======== Excerpted data

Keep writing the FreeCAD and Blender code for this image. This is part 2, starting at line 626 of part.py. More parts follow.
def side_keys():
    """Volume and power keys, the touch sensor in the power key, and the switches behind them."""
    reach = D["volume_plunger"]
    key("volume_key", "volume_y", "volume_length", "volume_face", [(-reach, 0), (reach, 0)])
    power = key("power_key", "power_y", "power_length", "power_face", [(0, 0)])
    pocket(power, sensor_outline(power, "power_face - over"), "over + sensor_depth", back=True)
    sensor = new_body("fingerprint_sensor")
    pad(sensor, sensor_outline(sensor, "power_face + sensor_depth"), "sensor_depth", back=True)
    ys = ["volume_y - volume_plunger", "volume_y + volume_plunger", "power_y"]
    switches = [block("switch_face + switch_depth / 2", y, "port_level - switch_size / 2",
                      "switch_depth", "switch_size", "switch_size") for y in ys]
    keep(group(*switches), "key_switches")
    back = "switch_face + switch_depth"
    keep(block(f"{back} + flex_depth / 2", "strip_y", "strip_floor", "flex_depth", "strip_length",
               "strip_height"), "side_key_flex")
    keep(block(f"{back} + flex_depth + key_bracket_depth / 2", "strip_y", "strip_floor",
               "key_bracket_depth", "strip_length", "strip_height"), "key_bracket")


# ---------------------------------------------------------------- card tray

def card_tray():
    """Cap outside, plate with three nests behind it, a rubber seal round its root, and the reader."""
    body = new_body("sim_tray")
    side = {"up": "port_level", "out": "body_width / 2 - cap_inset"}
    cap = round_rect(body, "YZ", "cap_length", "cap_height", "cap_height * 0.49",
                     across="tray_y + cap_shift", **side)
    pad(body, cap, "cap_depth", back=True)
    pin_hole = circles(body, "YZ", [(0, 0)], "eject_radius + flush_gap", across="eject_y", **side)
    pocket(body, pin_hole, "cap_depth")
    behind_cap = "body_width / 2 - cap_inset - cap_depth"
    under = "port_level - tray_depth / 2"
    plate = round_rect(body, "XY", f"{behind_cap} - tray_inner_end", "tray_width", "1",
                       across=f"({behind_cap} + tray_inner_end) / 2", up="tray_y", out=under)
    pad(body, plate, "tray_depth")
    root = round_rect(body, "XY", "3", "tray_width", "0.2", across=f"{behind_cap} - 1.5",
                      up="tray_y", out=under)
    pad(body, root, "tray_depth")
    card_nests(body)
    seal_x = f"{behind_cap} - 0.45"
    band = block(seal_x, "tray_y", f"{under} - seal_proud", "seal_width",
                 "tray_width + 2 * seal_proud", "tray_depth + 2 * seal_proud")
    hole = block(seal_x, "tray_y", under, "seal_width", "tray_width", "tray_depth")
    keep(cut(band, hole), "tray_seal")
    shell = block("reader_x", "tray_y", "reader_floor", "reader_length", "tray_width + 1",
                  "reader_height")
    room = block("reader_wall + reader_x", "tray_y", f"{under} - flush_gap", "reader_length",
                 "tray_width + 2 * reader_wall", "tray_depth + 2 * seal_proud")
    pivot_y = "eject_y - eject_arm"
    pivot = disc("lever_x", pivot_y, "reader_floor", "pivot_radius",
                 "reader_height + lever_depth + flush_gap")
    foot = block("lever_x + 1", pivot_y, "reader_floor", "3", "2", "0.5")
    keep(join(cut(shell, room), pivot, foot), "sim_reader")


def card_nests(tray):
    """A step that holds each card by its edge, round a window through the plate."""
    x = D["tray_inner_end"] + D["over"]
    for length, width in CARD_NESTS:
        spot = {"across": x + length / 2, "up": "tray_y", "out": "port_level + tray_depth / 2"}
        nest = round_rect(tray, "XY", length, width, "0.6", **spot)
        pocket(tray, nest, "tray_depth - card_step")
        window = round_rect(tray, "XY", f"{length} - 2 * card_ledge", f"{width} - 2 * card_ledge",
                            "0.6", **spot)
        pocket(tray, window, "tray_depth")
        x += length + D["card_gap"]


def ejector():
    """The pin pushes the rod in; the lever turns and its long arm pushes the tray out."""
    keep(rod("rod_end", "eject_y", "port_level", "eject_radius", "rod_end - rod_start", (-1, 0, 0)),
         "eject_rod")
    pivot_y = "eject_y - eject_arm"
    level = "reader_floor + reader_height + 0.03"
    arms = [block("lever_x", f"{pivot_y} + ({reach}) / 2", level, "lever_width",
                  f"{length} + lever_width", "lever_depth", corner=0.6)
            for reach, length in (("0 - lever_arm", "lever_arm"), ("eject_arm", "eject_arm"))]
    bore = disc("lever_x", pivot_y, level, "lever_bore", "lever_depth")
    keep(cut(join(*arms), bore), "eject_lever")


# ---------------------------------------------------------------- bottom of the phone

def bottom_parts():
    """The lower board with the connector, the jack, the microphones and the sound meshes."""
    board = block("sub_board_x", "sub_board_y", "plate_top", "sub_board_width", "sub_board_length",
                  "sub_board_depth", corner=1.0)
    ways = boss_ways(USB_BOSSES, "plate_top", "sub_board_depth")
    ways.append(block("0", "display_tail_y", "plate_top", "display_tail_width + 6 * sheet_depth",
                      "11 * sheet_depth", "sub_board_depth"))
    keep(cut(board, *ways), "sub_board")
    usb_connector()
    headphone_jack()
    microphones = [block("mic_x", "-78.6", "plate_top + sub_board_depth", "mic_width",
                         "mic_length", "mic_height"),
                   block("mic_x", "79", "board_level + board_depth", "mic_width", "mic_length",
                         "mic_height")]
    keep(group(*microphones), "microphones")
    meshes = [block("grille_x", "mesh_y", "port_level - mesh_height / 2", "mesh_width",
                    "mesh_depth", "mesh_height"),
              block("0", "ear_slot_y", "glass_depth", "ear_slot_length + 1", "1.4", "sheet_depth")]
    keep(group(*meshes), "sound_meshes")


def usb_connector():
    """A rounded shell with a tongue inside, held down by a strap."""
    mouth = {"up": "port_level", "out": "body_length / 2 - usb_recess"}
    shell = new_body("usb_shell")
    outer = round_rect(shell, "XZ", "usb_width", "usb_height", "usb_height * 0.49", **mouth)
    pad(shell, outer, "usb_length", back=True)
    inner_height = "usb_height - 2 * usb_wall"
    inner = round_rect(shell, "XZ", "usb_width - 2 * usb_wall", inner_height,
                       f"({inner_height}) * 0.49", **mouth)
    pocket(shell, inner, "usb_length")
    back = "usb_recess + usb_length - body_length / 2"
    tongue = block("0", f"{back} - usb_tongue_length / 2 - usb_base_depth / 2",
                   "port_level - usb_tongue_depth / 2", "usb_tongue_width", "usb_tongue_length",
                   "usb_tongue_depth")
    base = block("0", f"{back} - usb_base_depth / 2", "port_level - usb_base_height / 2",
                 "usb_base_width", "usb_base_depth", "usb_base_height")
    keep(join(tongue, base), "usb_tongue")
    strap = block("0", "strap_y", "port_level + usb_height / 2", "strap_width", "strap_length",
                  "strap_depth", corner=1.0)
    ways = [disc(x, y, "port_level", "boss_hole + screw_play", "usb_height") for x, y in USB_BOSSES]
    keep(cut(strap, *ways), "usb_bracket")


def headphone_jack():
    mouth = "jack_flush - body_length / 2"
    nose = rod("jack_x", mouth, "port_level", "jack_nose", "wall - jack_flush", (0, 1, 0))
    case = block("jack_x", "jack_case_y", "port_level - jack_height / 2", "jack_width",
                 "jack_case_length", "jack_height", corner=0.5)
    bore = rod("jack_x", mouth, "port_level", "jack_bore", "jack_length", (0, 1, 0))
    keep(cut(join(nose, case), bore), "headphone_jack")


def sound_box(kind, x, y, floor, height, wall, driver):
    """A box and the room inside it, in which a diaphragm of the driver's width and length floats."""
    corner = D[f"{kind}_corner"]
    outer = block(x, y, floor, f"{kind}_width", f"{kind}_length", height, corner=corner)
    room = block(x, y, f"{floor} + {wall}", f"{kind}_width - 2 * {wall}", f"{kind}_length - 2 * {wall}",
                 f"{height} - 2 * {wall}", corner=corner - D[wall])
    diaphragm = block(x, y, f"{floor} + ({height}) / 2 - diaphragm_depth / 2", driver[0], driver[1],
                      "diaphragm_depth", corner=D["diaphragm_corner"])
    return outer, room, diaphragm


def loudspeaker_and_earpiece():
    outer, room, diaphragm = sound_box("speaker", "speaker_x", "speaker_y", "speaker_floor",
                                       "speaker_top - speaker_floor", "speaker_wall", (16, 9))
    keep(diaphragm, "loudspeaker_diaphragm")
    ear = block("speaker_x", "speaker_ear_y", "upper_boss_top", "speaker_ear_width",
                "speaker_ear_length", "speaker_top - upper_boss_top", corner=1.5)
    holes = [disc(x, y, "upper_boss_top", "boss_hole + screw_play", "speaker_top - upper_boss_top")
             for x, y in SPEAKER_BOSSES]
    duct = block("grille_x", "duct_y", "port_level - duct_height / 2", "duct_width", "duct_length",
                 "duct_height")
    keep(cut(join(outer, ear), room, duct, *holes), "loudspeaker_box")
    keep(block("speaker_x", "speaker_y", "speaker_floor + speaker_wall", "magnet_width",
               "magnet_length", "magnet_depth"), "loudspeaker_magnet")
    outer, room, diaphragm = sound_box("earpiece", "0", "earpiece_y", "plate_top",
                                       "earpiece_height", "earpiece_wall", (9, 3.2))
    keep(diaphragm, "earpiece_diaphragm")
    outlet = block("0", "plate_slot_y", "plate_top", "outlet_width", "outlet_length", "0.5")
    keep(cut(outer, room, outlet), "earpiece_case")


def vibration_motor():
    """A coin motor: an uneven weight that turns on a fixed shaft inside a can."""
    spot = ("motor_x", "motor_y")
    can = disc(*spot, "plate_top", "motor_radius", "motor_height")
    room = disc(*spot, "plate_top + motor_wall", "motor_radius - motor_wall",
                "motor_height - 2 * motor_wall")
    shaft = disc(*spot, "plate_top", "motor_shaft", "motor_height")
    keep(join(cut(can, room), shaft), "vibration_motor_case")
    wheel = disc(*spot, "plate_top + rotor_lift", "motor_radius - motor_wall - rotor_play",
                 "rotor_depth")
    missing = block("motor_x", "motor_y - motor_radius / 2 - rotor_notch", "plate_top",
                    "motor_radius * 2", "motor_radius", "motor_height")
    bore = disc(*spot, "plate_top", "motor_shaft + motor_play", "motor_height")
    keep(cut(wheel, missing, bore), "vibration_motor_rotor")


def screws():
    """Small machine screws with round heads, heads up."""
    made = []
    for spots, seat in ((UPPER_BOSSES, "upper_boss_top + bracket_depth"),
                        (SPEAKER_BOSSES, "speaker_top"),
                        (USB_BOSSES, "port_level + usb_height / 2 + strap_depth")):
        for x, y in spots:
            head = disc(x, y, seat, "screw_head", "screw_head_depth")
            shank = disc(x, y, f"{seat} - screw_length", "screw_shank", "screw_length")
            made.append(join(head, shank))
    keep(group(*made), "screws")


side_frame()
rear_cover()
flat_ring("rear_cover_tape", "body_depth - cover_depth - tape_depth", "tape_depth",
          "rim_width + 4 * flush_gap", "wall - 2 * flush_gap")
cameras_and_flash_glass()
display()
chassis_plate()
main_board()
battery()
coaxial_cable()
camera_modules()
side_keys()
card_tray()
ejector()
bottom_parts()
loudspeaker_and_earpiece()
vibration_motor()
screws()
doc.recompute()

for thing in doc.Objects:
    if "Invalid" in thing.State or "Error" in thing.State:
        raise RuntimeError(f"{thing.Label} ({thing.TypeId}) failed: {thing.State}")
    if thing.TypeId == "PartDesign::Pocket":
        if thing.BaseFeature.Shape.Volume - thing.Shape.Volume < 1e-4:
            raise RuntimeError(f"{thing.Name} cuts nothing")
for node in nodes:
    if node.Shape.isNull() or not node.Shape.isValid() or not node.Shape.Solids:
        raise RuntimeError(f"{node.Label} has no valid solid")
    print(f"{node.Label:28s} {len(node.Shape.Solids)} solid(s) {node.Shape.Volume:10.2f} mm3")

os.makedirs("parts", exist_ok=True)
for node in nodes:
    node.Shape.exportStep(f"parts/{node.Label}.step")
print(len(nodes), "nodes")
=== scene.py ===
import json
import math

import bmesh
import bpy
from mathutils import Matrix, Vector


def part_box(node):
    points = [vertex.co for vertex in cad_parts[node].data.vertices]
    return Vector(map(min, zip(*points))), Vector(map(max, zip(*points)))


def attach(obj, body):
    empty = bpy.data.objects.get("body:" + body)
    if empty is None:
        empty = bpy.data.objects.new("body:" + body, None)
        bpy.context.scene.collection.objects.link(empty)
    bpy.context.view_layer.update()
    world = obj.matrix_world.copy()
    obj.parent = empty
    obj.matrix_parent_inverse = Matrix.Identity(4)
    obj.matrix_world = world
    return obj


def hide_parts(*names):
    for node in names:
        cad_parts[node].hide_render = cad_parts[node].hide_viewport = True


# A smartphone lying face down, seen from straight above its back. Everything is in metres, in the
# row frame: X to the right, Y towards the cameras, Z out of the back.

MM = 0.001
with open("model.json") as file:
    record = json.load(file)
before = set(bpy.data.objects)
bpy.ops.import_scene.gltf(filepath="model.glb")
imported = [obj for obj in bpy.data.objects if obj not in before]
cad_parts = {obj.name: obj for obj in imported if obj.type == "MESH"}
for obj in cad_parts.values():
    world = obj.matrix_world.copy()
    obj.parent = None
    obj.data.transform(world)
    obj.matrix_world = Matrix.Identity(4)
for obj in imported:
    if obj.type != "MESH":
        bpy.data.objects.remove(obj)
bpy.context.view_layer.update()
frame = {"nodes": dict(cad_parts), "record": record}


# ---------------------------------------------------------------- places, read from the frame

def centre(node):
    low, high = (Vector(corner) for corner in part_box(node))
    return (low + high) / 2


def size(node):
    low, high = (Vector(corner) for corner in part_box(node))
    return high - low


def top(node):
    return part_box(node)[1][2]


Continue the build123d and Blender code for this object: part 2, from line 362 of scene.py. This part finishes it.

================

Copy, character for character, the lines from the line that holds "in imported if" through the final line of the records above.

> _Solution for this exercise_:
cad_parts = {obj.name: obj for obj in imported if obj.type == "MESH"}
for obj in cad_parts.values():
    world = obj.matrix_world.copy()
    obj.parent = None
    obj.data.transform(world)
    obj.matrix_world = Matrix.Identity(4)
for obj in imported:
    if obj.type != "MESH":
        bpy.data.objects.remove(obj)
bpy.context.view_layer.update()
frame = {"nodes": dict(cad_parts), "record": record}


# ---------------------------------------------------------------- places, read from the frame

def centre(node):
    low, high = (Vector(corner) for corner in part_box(node))
    return (low + high) / 2


def size(node):
    low, high = (Vector(corner) for corner in part_box(node))
    return high - low


def top(node):
    return part_box(node)[1][2]


Continue the build123d and Blender code for this object: part 2, from line 362 of scene.py. This part finishes it.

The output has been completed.